As we scarfed down our food that day I barely had the chance to speak as he told me all about this new woman in his life, how perfect she is, how much better he is...and finally I saw that he understood how time yields perspective.

It was then he showed me the ring. It was an odd transition. From a new love to a dead love to a new ring marking an anniversary of death. I understood it. I'm not sure he did. I'm still not sure he does.

As we talked today and he told me of his wedding plans, he said he barely thinks of 'her' - his dead wife - at all these days. Well, maybe once in a while, but he doesn't tear up...much. He's not angry...or at least as angry.

I mentioned to him quietly that even when he puts a new ring on his hand in a few months and on the hand of his new bride, he should still wear that other 'new' ring on his other hand as he does now.

I'm not sure he understood why. I'm not sure he will. We misinterpret so many things.

Yes, his wife died and it was a terrible death and the circumstances that followed were evil in how he was haunted by the final memories.

Yet that ring...that ring is a testament to a relationship that ended AND a relationship that is really unexplored and unlimited. Not the relationship with his soon to be wife. His relationship with his Creator.

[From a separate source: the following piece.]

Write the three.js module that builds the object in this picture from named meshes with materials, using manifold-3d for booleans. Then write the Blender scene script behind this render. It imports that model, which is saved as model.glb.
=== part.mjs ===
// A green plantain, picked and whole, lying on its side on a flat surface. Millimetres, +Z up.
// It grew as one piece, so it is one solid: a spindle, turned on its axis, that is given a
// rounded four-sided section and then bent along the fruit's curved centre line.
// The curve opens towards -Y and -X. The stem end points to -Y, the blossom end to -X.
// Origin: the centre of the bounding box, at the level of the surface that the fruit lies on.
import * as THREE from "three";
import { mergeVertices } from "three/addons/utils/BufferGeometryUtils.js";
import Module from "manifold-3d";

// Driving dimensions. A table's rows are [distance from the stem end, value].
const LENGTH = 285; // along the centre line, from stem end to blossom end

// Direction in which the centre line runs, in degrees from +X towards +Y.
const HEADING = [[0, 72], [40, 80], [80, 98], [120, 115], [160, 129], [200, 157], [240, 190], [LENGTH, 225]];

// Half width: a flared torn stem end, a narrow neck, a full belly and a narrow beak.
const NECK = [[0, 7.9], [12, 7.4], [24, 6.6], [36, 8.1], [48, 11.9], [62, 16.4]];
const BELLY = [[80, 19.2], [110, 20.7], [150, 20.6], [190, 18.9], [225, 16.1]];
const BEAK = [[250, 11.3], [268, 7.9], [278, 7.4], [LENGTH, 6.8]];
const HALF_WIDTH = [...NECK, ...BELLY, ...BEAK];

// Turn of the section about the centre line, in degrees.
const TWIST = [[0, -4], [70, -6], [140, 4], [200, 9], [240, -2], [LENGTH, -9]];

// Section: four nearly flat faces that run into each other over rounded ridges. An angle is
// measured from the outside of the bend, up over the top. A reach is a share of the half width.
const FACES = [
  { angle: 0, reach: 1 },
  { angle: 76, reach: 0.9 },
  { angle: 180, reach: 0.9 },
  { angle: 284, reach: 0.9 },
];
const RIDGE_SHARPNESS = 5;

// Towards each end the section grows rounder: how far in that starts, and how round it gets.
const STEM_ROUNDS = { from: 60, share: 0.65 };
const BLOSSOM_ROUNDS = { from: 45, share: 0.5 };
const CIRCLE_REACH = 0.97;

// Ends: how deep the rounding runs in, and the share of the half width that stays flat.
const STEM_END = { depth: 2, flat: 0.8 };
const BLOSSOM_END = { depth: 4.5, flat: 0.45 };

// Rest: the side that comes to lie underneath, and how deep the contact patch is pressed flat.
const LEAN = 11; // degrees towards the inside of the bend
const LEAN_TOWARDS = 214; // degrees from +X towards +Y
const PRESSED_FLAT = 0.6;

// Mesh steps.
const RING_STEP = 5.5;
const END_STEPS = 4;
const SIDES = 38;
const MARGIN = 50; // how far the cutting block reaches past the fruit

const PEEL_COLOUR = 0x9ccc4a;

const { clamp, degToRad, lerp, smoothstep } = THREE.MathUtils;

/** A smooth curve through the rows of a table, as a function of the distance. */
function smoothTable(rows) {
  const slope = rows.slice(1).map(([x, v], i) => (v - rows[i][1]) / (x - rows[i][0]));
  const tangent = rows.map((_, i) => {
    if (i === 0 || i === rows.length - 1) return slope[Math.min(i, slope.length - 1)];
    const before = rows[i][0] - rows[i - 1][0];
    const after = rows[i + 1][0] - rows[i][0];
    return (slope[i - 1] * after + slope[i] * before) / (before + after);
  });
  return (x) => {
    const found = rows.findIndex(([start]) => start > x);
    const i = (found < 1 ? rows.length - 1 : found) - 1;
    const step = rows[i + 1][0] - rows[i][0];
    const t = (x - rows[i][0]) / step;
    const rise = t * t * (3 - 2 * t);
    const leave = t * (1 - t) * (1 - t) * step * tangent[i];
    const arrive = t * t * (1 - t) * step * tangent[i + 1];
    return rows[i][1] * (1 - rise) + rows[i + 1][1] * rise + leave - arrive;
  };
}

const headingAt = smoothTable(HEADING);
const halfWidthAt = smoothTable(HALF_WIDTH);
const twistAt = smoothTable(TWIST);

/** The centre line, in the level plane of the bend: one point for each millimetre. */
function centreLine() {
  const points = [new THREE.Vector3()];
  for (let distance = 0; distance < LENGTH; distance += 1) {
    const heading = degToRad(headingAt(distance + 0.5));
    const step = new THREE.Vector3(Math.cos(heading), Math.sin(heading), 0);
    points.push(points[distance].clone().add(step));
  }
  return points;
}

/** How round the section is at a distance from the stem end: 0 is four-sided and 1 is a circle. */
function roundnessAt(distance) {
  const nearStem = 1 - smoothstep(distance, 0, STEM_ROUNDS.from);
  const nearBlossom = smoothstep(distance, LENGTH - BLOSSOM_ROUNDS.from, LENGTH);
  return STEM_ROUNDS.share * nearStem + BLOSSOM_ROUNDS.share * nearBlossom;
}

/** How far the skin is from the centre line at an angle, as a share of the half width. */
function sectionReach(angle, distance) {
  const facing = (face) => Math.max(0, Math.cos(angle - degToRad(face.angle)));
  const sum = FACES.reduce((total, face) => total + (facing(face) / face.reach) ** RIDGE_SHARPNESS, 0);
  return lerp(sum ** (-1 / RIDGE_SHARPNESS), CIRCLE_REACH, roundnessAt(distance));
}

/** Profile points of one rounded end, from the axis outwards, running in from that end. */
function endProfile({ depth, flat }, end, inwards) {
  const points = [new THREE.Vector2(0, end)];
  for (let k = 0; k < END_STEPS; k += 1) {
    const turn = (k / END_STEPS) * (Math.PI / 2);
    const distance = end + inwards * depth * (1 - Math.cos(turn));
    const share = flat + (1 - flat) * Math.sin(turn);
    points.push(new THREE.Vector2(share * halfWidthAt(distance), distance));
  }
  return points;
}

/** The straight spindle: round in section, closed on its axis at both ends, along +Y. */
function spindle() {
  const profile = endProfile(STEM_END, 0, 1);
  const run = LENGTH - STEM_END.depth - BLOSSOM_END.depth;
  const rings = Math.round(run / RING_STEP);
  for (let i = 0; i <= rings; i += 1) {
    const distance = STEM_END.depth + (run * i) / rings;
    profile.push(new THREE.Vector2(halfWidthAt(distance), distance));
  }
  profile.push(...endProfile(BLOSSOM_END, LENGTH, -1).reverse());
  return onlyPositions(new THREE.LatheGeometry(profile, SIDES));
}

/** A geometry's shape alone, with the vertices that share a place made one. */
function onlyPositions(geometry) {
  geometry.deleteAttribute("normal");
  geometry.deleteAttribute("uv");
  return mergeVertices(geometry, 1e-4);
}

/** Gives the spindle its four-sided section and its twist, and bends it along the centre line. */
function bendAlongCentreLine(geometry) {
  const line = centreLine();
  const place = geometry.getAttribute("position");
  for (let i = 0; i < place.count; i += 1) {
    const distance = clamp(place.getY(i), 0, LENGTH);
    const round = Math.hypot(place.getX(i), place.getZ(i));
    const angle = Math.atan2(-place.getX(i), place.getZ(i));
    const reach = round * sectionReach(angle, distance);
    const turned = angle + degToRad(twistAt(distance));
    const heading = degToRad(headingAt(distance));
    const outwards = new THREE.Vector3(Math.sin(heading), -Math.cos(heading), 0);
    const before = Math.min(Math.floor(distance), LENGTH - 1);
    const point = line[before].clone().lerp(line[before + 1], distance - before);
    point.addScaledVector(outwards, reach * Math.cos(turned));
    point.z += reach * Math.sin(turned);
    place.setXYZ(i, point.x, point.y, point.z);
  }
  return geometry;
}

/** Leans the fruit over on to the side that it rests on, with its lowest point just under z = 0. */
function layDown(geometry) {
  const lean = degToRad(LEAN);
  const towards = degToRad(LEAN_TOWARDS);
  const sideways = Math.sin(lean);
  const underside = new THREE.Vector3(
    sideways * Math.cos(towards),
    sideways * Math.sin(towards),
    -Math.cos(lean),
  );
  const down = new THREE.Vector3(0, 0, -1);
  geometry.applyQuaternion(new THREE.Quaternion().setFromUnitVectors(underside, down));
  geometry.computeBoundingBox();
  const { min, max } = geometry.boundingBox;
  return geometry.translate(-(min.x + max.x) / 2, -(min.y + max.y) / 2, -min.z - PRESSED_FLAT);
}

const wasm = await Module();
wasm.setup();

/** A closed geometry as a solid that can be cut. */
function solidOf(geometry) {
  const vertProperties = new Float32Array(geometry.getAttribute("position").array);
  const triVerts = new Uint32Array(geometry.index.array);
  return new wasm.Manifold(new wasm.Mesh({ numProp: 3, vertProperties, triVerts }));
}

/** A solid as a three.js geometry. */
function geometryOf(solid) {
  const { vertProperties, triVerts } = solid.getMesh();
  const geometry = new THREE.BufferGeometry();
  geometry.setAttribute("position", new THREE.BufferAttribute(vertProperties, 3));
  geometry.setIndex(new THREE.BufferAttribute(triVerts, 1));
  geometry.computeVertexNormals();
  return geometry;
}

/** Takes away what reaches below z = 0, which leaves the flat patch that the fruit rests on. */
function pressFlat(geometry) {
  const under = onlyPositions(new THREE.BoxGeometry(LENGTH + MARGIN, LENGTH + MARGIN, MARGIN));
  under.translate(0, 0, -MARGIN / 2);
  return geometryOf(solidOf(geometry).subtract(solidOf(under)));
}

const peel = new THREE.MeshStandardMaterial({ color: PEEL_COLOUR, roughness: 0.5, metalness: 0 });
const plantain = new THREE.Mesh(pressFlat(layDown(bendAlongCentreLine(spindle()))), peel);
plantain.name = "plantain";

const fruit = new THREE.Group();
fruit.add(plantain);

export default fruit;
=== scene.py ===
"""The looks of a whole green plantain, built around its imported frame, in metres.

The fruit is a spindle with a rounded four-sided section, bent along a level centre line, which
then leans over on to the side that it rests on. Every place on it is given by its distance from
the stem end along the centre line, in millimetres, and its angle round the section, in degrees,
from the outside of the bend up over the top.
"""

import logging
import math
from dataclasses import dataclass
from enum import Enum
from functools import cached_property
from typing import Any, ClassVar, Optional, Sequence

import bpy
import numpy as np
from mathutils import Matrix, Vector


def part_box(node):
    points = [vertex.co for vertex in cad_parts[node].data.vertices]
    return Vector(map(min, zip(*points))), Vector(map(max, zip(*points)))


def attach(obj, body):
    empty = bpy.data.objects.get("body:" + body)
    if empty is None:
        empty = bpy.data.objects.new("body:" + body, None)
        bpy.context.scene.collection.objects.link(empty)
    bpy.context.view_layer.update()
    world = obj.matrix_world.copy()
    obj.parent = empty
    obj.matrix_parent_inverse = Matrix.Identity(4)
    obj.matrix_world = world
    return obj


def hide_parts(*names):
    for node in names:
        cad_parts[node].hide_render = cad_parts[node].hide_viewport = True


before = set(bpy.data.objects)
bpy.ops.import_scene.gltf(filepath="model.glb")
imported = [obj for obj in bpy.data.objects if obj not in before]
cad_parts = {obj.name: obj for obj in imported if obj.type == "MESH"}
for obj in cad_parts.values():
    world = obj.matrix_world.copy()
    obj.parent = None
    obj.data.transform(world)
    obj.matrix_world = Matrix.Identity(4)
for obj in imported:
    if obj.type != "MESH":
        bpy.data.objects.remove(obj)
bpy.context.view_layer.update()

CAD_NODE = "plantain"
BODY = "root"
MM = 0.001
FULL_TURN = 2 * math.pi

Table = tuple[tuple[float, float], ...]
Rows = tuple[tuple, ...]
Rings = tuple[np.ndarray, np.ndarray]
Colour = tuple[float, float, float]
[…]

There are blessings all around us. All of us. Everyday.

How we look at the world, head up or head down, dictates how or whether we see them.

My friend is amazingly blessed. He's realizing that now. I hope as his relationship grows with his new wife, he won't misinterpret the first commandment.

"I am the LORD your God
.
You shall have no other gods before Me."


That's the way I interpret the first commandment. It doesn't begin with"You shall " It begins with, "I am the LORD your God"

Maybe He should have been more clear, "l am your loving God. I created you. Nice to meet you, I want a relationship with you, Please don't ever overlook the very first words I spoke to you. I want this relationship to last for all eternity. Stick with Me won't you? You'll be amazed at the blessings you'll see when you do."


That's a lot to fit on a tablet I suppose.